Panic Disorders

Panic disorders afflict 1.5 million Americans during any six-month period. Victims suddenly suffer intense, overwhelming terror for no apparent reason. The fear is accompanied by at least four of the following symptoms:


heart palpitations

hot or cold flashes


feelings of unreality

choking or smothering sensations

shortness of breath

chest discomfort


stomach discomfort




fear of losing control, dying or going crazy

A panic attack is a very real physical response to either a known or unknown trigger of emotional fear. During a panic attack, the sufferer's body is having an uncontrolled " fight or flight" response to something, known or unknown that causes them anxiety.

Often, people suffering a panic attack for the first time rush to the hospital, convinced they are having a heart attack, stroke, or some other serious physical problem. Sufferers can't predict when the attacks will occur.

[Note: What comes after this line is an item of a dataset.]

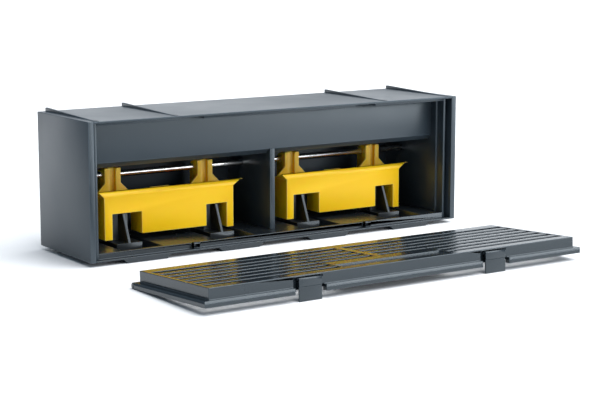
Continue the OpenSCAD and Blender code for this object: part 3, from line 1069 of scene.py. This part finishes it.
@dataclass
class Studio:
    """Pale floor, soft light and the camera."""

    azimuth: float = -33.85
    elevation: float = 9.45
    distance: float = 1.1676
    lens_mm: float = 96.05
    sensor_mm: float = 36.0
    aim_shift_mm: tuple[float, float, float] = (-10.45, 3.5, -12.6)
    floor_size: float = 30.0
    floor_drop_mm: float = 0.05
    floor_cells: int = 8
    mottles_per_m: float = 30.0
    world_strength: float = 0.34
    sky_strength: float = 4.4
    sky_spread: float = 70.0
    sky_from: tuple[float, float] = (40.0, 62.0)
    lights: tuple[SoftLight, ...] = (
        SoftLight("low_strip", azimuth=20.0, elevation=9.0, distance=1.8, size=(2.2, 0.3), radiance=6.0),
        SoftLight("front_softbox", azimuth=34.0, elevation=24.0, distance=1.8, size=(1.5, 1.1), radiance=1.6,
                  tint="e9f2ff"),
        SoftLight("back_softbox", azimuth=146.0, elevation=14.0, distance=2.2, size=(3.4, 1.1),
                  radiance=0.95),
    )

    def build(self) -> None:
        """Build everything round the object."""
        middle = (cad_low + cad_high) / 2
        self.camera(middle + Vector(self.aim_shift_mm) * MM)
        for light in self.lights:
            light.build(middle)
        self.sky()
        self.floor()
        self.world()
        bpy.context.scene.view_settings.view_transform = "Standard"

    def camera(self, aim: Vector) -> None:
        """Set up the camera.

        Args:
            aim: The point at the middle of its picture.
        """
        data = bpy.data.cameras.new("camera")
        data.lens = self.lens_mm
        data.sensor_width = self.sensor_mm
        eye = bpy.data.objects.new("camera", data)
        bpy.context.scene.collection.objects.link(eye)
        out = outward(self.azimuth, self.elevation)
        eye.location = aim + out * self.distance
        eye.rotation_euler = (-out).to_track_quat("-Z", "Y").to_euler()
        bpy.context.scene.camera = eye

    def sky(self) -> None:
        """Light the whole floor evenly and softly from above."""
        data = bpy.data.lights.new("overhead_sky", "SUN")
        data.energy = self.sky_strength
        data.angle = math.radians(self.sky_spread)
        lamp = bpy.data.objects.new("overhead_sky", data)
        bpy.context.scene.collection.objects.link(lamp)
        lamp.rotation_euler = (-outward(*self.sky_from)).to_track_quat("-Z", "Y").to_euler()

    def floor(self) -> None:
        """Lay the pale floor."""
        bm = bmesh.new()
        cells = self.floor_cells
        bmesh.ops.create_grid(bm, x_segments=cells, y_segments=cells, size=self.floor_size / 2)
        bmesh.ops.translate(bm, verts=bm.verts, vec=(0, 0, cad_low.z - self.floor_drop_mm * MM))
        floor = new_object("floor", mesh_from("floor", bm))
        material = bpy.data.materials.new("matt_white_board")
        material.use_nodes = True
        tree = material.node_tree
        tree.nodes.clear()
        place = add_node(tree, "ShaderNodeTexCoord").outputs["Object"]
        mottle = add_node(tree, "ShaderNodeTexNoise", {
            "Vector": place, "Scale": self.mottles_per_m, "Detail": 3.0})
        tone = add_node(tree, "ShaderNodeMix", {
            BLEND: mottle.outputs["Fac"], COLOUR_A: srgb("f6f6f6"), COLOUR_B: srgb("f1f2f3")},
            data_type="RGBA")
        shader = add_node(tree, "ShaderNodeBsdfPrincipled", {
            "Base Color": tone.outputs[BLENDED], "Roughness": 0.6})
        add_node(tree, "ShaderNodeOutputMaterial", {"Surface": shader.outputs["BSDF"]})
        dress(floor, [material])

    def world(self) -> None:
        """Fill the studio with even, faintly blue light."""
        world = bpy.data.worlds.new("studio")
        world.use_nodes = True
        tree = world.node_tree
        tree.nodes.clear()
        sky = add_node(tree, "ShaderNodeBackground", {
            "Color": srgb("c3dcf5"), "Strength": self.world_strength})
        add_node(tree, "ShaderNodeOutputWorld", {"Surface": sky.outputs[0]})
        bpy.context.scene.world = world


def main() -> None:
    """Build the object, then the studio."""
    finishes = Finishes()
    Studio().build()
    for part in (Housing(finishes), RodSet(finishes), TrayStands(finishes), BaitTrays(finishes),
                 SlottedCover(finishes)):
        log.info("building %s", type(part).__name__)
        part.build()


if __name__ == "__main__":
    main()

A panic attack can come on without any warning, or blatant trigger. Certain situations, however, such as driving a car, can become associated with them if it was in those situations where the first attack occurred.

A person who has had a panic attack may withdraw from daily social activities to avoid the embarrassment of having an attack in public. The fear of being unable to control their own emotions can often lead a person into depression.

Social anxiety often accompanies these disorders.

Untreated, panic sufferers can despair and become suicidal.